▸ Task
Exactly reproduce the lines that follow.

▸ Data provided

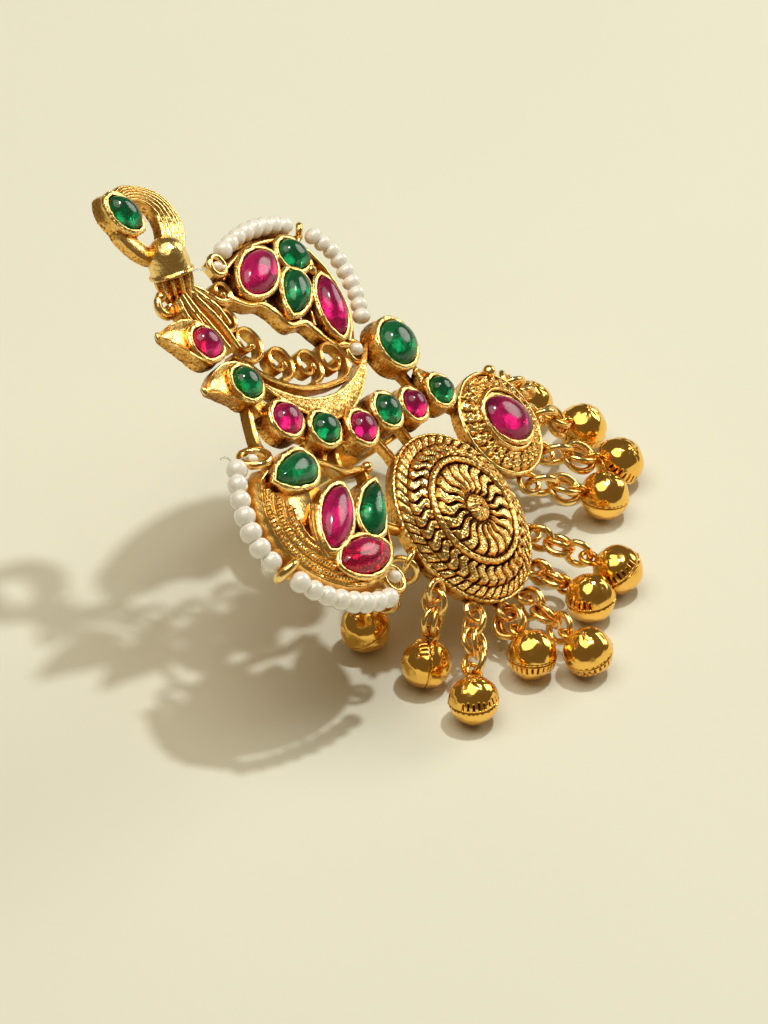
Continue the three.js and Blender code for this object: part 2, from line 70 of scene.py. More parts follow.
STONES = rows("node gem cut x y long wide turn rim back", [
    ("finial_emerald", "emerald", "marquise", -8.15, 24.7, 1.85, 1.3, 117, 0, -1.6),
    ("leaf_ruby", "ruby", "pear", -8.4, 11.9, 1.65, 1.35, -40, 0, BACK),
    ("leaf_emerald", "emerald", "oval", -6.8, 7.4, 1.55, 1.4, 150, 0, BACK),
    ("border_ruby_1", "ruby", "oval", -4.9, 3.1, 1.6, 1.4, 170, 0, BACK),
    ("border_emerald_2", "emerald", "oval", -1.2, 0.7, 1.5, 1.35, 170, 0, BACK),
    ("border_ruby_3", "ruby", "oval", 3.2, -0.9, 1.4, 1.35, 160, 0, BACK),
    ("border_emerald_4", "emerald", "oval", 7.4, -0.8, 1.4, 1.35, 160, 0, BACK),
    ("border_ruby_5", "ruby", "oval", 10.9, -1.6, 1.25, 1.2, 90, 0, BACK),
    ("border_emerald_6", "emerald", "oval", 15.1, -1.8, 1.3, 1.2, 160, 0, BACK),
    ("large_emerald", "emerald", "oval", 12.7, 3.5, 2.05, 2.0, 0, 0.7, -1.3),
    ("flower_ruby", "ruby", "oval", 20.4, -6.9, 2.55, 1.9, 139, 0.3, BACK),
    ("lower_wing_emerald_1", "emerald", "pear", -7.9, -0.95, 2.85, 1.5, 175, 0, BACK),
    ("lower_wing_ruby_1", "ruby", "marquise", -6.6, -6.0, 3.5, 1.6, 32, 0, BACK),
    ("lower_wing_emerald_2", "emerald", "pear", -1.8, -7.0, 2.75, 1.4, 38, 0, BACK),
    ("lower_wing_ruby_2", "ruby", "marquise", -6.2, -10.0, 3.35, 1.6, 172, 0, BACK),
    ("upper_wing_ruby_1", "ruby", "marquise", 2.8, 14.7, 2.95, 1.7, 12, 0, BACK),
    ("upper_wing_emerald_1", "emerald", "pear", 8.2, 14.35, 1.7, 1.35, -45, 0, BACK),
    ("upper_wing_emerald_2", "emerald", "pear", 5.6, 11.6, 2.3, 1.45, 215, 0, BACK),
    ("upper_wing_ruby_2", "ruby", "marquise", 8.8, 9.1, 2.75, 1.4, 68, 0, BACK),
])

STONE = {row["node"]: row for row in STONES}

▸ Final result
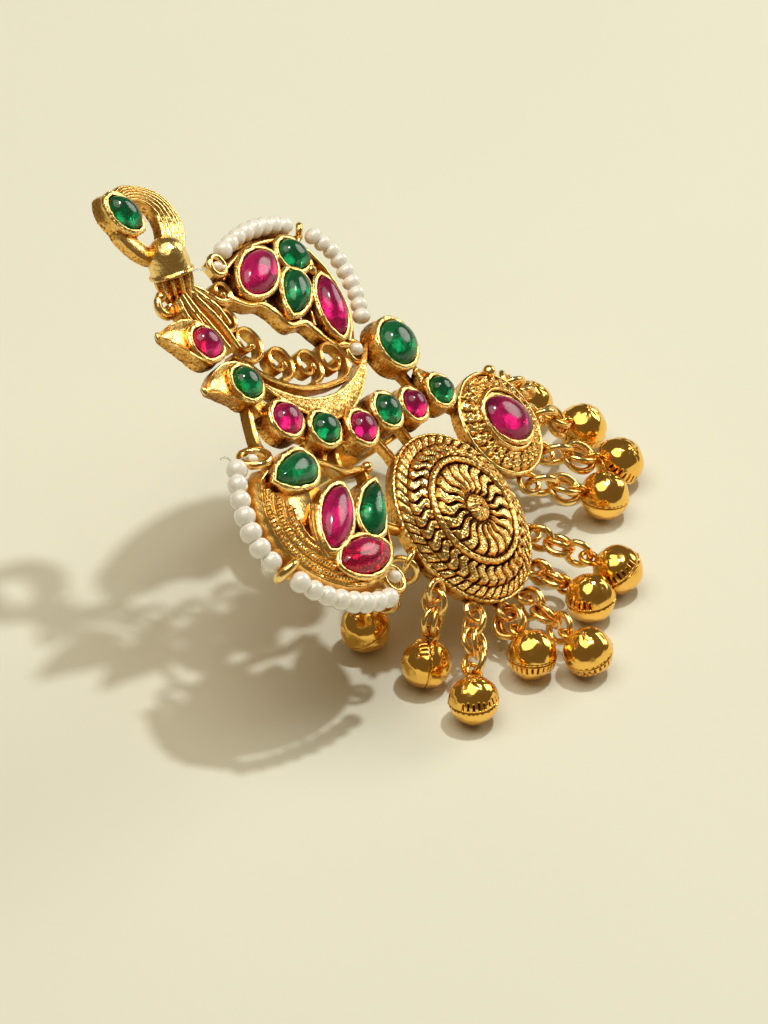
Continue the three.js and Blender code for this object: part 2, from line 70 of scene.py. More parts follow.
STONES = rows("node gem cut x y long wide turn rim back", [
    ("finial_emerald", "emerald", "marquise", -8.15, 24.7, 1.85, 1.3, 117, 0, -1.6),
    ("leaf_ruby", "ruby", "pear", -8.4, 11.9, 1.65, 1.35, -40, 0, BACK),
    ("leaf_emerald", "emerald", "oval", -6.8, 7.4, 1.55, 1.4, 150, 0, BACK),
    ("border_ruby_1", "ruby", "oval", -4.9, 3.1, 1.6, 1.4, 170, 0, BACK),
    ("border_emerald_2", "emerald", "oval", -1.2, 0.7, 1.5, 1.35, 170, 0, BACK),
    ("border_ruby_3", "ruby", "oval", 3.2, -0.9, 1.4, 1.35, 160, 0, BACK),
    ("border_emerald_4", "emerald", "oval", 7.4, -0.8, 1.4, 1.35, 160, 0, BACK),
    ("border_ruby_5", "ruby", "oval", 10.9, -1.6, 1.25, 1.2, 90, 0, BACK),
    ("border_emerald_6", "emerald", "oval", 15.1, -1.8, 1.3, 1.2, 160, 0, BACK),
    ("large_emerald", "emerald", "oval", 12.7, 3.5, 2.05, 2.0, 0, 0.7, -1.3),
    ("flower_ruby", "ruby", "oval", 20.4, -6.9, 2.55, 1.9, 139, 0.3, BACK),
    ("lower_wing_emerald_1", "emerald", "pear", -7.9, -0.95, 2.85, 1.5, 175, 0, BACK),
    ("lower_wing_ruby_1", "ruby", "marquise", -6.6, -6.0, 3.5, 1.6, 32, 0, BACK),
    ("lower_wing_emerald_2", "emerald", "pear", -1.8, -7.0, 2.75, 1.4, 38, 0, BACK),
    ("lower_wing_ruby_2", "ruby", "marquise", -6.2, -10.0, 3.35, 1.6, 172, 0, BACK),
    ("upper_wing_ruby_1", "ruby", "marquise", 2.8, 14.7, 2.95, 1.7, 12, 0, BACK),
    ("upper_wing_emerald_1", "emerald", "pear", 8.2, 14.35, 1.7, 1.35, -45, 0, BACK),
    ("upper_wing_emerald_2", "emerald", "pear", 5.6, 11.6, 2.3, 1.45, 215, 0, BACK),
    ("upper_wing_ruby_2", "ruby", "marquise", 8.8, 9.1, 2.75, 1.4, 68, 0, BACK),
])

STONE = {row["node"]: row for row in STONES}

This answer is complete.